Part of the trouble lies with Portman’s performance. In fairness, she has a tremendous amount to do here, beginning with ballet dancing, in which she had little training, and continuing through countless special effects and a screenplay that makes extreme emotional demands on her even as it seems to care very little whether she’s sane. But Portman appears in virtually every frame of the picture, and yet she only sporadically manages to create a compelling character.

How it’s done right: Shearer and Walbrook in The Red Shoes

It doesn’t help that she’s upstaged by the hammy performance of Vincent Cassel (who nevertheless falls short of the mark set by Anton Walbrook in The Red Shoes) and the purely camp performances of Barbara Hershey as the mother and of Winona Ryder as the ballet company’s fallen star.
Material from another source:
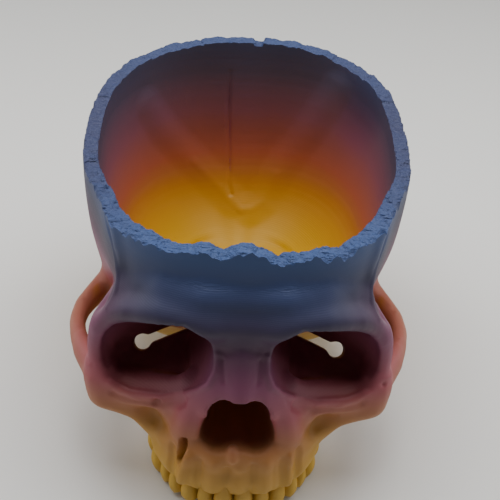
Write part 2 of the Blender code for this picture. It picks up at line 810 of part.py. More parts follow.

The only real life in the movie comes from Mila Kunis, as a rival dancer, and I’m amazed that she hasn’t racked up more award nominations than Portman has.

Welcome to Camp Winona!

In both Aronofsky’s movie and Araki’s, we see the dreams and sometimes-drug-induced hallucinations of the central characters (played by Portman and Dekker, respectively), and both directors toy with our notions of reality. Aronofsky has a larger point to make — about art and perfectionism and striving to exceed one’s own limitations — than Araki does, but neither movie convinced me that either director had anything original, or particularly valuable, to say.

After all, if you think back to that trippy guy at the party, you’ll remember he was a bit of a bore — especially when you, by contrast, were sober. (Even if he was kinda hot.)

Temple, Dekker, and Bennett in Kaboom

*NOTE: Although the actors in Ken Park are above the age of consent, the film’s graphic sex scenes and dire subject matter prevented Clark from finding a U.S. distributor for the film.

**James Duval, the actor who was Léaud to Araki’s Truffaut in the earlier movies, appears in a supporting role in Kaboom.